Debian Bug report logs - #357140
coreutils: ln -sf is not atomic

version graph

Package: coreutils; Maintainer for coreutils is Michael Stone <mstone@debian.org>; Source for coreutils is src:coreutils (PTS, buildd, popcon).

Reported by: Roger Leigh <rleigh@debian.org>

Date: Wed, 15 Mar 2006 21:33:07 UTC

Severity: minor

Tags: wontfix

Found in version coreutils/5.94-1

Done: Michael Stone <mstone@debian.org>

Bug is archived. No further changes may be made.

Toggle useless messages

View this report as an mbox folder, status mbox, maintainer mbox


Report forwarded to debian-bugs-dist@lists.debian.org, Michael Stone <mstone@debian.org>:
Bug#357140; Package coreutils. (full text, mbox, link).

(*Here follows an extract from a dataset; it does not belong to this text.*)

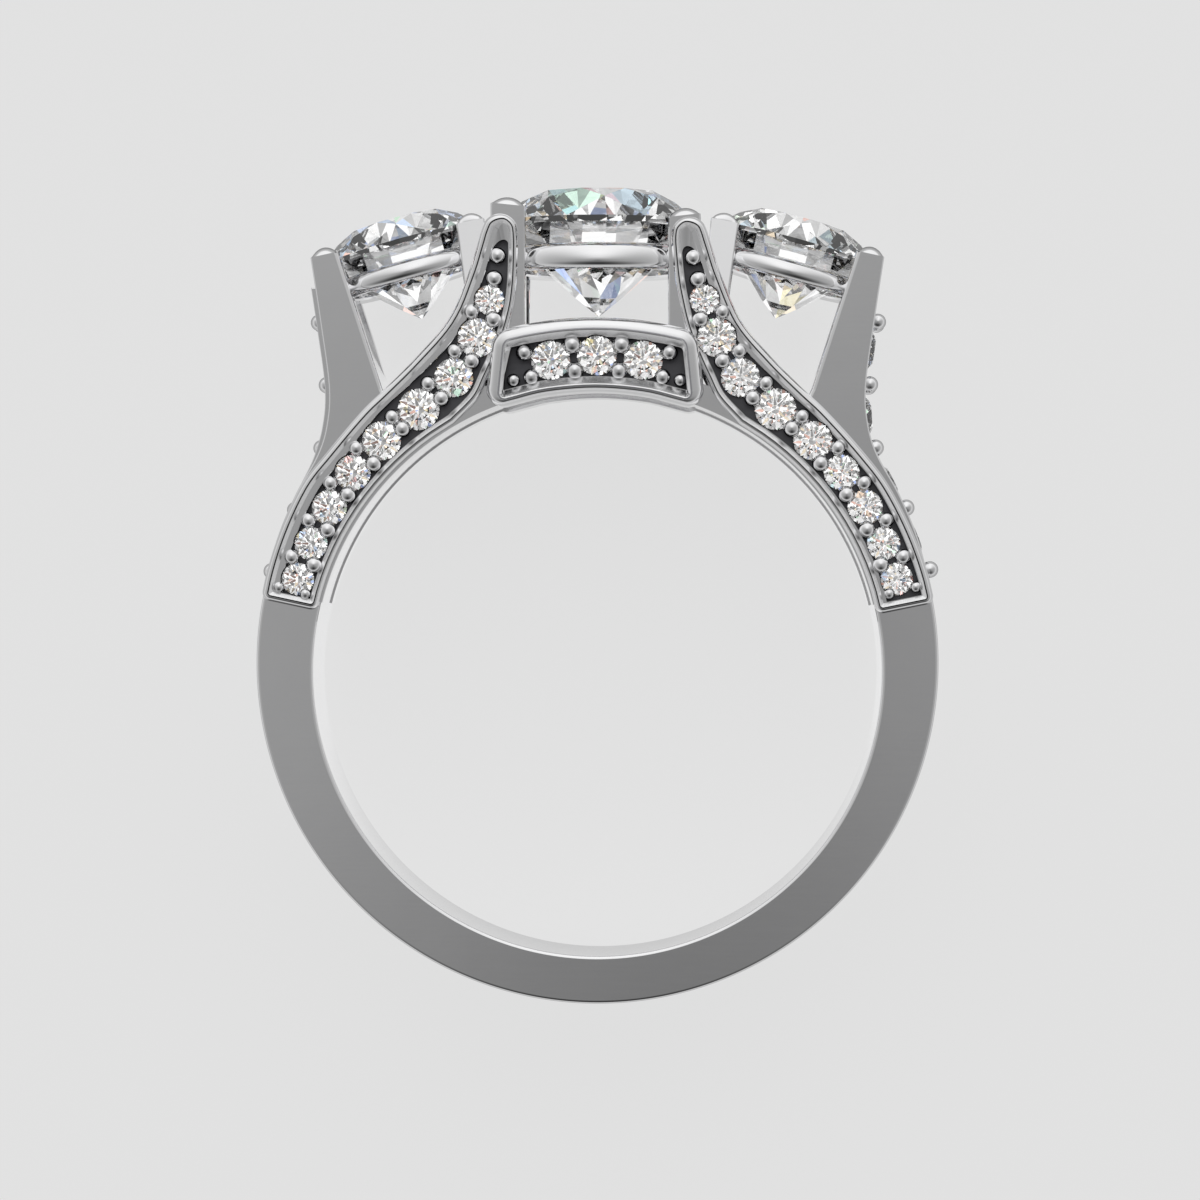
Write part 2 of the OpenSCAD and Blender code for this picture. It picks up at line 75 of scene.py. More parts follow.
# A side panel's foot, the top of its pocket and the pocket's round end, its round tip, how far the tip
# is moved on each side, from which height on and over which height, and its radius round the hole
FOOT_ANGLE = {"left": 12.1, "right": 11.4}
POCKET_TOP = {"left": (2.80, 12.88), "right": (2.73, 12.68)}
POCKET_END_H = 0.42
TIP = (2.83, 13.08)
TIP_R = 0.54
TIP_SHIFT = {"left": (0.07, 0.05), "right": (-0.07, -0.05)}
SHIFT_FROM = 11
SHIFT_OVER = 2
PANEL_IN_R = {"left": BORE_R + 0.05, "right": BORE_R + 0.01}

# The large stones: diameters, points of the pavilions, and the tilt of the side stones
CENTRE_D = 6.15
CENTRE_POINT = (0, 10.73)
SIDE_D = 5.0
SIDE_TILT = 15.5
SIDE_POINT = (5.36, 10.67)

# Heights of a cut stone's parts and the width of its table, as shares of its diameter, and how far
# from its point the lower halves end, as a share of its radius
CROWN_SHARE = 0.15
GIRDLE_SHARE = 0.03
PAVILION_SHARE = 0.435
TABLE_SHARE = 0.56
LOWER_HALVES_END = 0.24

# Gap round a small stone, and its drilled seat: how far below the stone's point it ends, the depth of
# its straight wall, how high it is cut, how wide its foot is as a share of the seat, and its sides
SEAT_GAP = 0.02
SEAT_UNDER = 0.1
SEAT_WALL = 0.12
SEAT_TOP = 1.0
SEAT_FOOT_SHARE = 0.3
SEAT_SIDES = 32

# How much wider and deeper the metal behind a panel or bridge is cut
CLEAR = 0.03

# The band lies this much further in than the feet of the panels.
BAND_INSET = 0.006

# Upright prongs of the centre stone
PRONG_W = {"left": 1.05, "right": 0.98}
PRONG_X = {"left": 2.14, "right": 2.12}
PRONG_TOP = {"left": 14.01, "right": 13.68}
PRONG_FALL = 0.11
PRONG_FOOT = 8.7
PRONG_BACK = 1.55
DOME_RISE = 0.24

# Inner prong of a side head. Its front falls outward and leans back by these degrees.
INNER_PRONG = [(3.2, 10.6), (3.4, 13.59), (4.25, 13.41), (3.85, 10.6)]
INNER_PRONG_X = 3.3
INNER_PRONG_FALL = 6
INNER_PRONG_LEAN = 7.5
INNER_PRONG_BACK = 1.45

# Opening between the two outer prongs of a side head
OUTER_PRONG_BACK = 1.5
PRONG_OPENING = [(5.9, 9.0), (5.9, 14), (9.5, 14), (9.5, 11.35), (7.6, 11.35), (6.6, 9.0)]

# Ring below a large stone: how far its top lies below the girdle, its height, how far it stands out.
CENTRE_SEAT = (0.70, 0.76, 0.05)
SIDE_SEAT = (0.56, 0.58, 0.08)
SEAT_THICK = 0.75

# Its section: edges of the inner side at the top and the foot, height of the widest place above the
# foot, reach of the round below that, and the angle from which the round runs up to the top
RING_TOP_EDGE = 0.16
RING_FOOT_EDGE = 0.06
RING_WIDEST = 0.2
RING_REACH = 0.29
RING_ROUND_FROM = -54

# Inner edge of a side panel up to its round tip, and its outer edge from there down. Columns: x, y.
PANEL_IN = [(3.58, 8.10), (3.25, 8.75), (2.95, 9.42), (2.60, 10.35), (2.38, 11.40), (2.29, 12.50)]
PANEL_OUT = [
    (3.52, 12.70), (3.84, 11.80), (4.46, 10.48), (5.45, 9.33), (6.35, 8.43), (7.05, 7.75), (8.05, 6.57)]

# The right panel's outer edge lies further in. Columns: height, how far.
RIGHT_DRAW = [
    (14, 0), (12.7, 0.02), (11.9, 0.07), (11.2, 0.15), (10, 0.18), (9, 0.21), (7.9, 0.19), (6, 0.09)]

# Outer edge of a panel below that. Columns: polar angle, radius.
PANEL_LOW = {"left": [(32, 10.43), (22, 10.34), (12, 10.27), (2, 10.2)],
             "right": [(32, 10.32), (22, 10.29), (12, 10.28), (2, 10.24)]}

# Widths of the rolled edge and the slope of a panel, at its inner and its outer edge
INNER_RIM = (0.14, 0.13)
OUTER_RIM = (0.18, 0.13)

# Width of the ledge inside the slope. Columns: height, at the inner edge, at the outer edge.
LEDGE = {
    "left": [(13, 0.04, 0.16), (9.6, 0.03, 0.18), (8.4, 0.02, 0.10), (7.6, 0.02, 0.13), (6.8, 0.02, 0.19),
             (2, 0.02, 0.19)],
    "right": [(13, 0.04, 0.15), (9.6, 0.03, 0.13), (8.4, 0.02, 0.06), (6, 0.05, 0.03), (2, 0.12, 0.03)]}
FOOT_BORDER = (0.16, 0.13, 0.03)
FOOT_ROUNDING = 0.26

# Height of a panel's roll above its plate, height of its roll and of its slope, depth of its groove
PANEL_RIM = (0.22, 0.25, 0.11, 0.12)

# Stones of a side panel from the tip down. Columns: x, y, diameter.
PANEL_STONES = [
    (3.21, 11.09, 0.90), (3.58, 9.96, 1.18), (4.28, 8.77, 1.18),
    (5.33, 7.82, 1.26), (6.44, 6.88, 1.18), (7.30, 5.93, 1.08),
    (8.00, 4.89, 1.06), (8.55, 3.81, 1.00), (8.94, 2.75, 0.98)]
PANEL_END_BEADS = [(2.92, 12.37, 0.25), (3.04, 11.70, 0.26), (9.50, 2.51, 0.17), (8.71, 2.31, 0.17)]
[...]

Acknowledgement sent to Roger Leigh <rleigh@debian.org>:
New Bug report received and forwarded. Copy sent to Michael Stone <mstone@debian.org>. (full text, mbox, link).


Message #5 received at submit@bugs.debian.org (full text, mbox, reply):

From: Roger Leigh <rleigh@debian.org>
To: Debian Bug Tracking System <submit@bugs.debian.org>
Subject: coreutils: ln -sf has two races which cause breakage
Date: Wed, 15 Mar 2006 21:23:08 +0000
Package: coreutils
Version: 5.94-1
Severity: normal

ln -sf can fail due to two unhandled race conditions:

To reproduce:
  while true; do /bin/ln -sf foo bar; done &
  (repeat a few times)
  while true; do rm -f bar ; sleep 1; done &

You will see intermittent errors:

  /bin/ln: cannot remove `bar': No such file or directory
  /bin/ln: creating symbolic link `bar' to `foo': File exists

The latter error is much more frequent than the former.

This is due to the sequence of events:
  stat file
  unlink file
  symlink file

Normally, this is fine, but it does not cope with these factors:

1) The file can be unlinked by another process in between the stat and
   the unlink, causing the unlink to fail.  ln should be aware this
   can happen, and not treat this as a fatal error.

2) Another process can create file between unlink and symlink, leading
   to symlink creation failing.  Again, ln should be aware creation
   may fail.  If the error is EEXIST, it should repeat the unlink and
   try again.


Regards,
Roger

-- System Information:
Debian Release: testing/unstable
  APT prefers unstable
  APT policy: (990, 'unstable')
Architecture: powerpc (ppc)
Shell:  /bin/sh linked to /bin/bash
Kernel: Linux 2.6.15.4
Locale: LANG=en_GB.UTF-8, LC_CTYPE=en_GB.UTF-8 (charmap=UTF-8)

Versions of packages coreutils depends on:
ii  libacl1                       2.2.35-1   Access control list shared library
ii  libc6                         2.3.6-3    GNU C Library: Shared libraries an
ii  libselinux1                   1.28-4     SELinux shared libraries

coreutils recommends no packages.

-- no debconf information



Information forwarded to debian-bugs-dist@lists.debian.org:
Bug#357140; Package coreutils. (full text, mbox, link).


Acknowledgement sent to Michael Stone <mstone@debian.org>:
Extra info received and forwarded to list. (full text, mbox, link).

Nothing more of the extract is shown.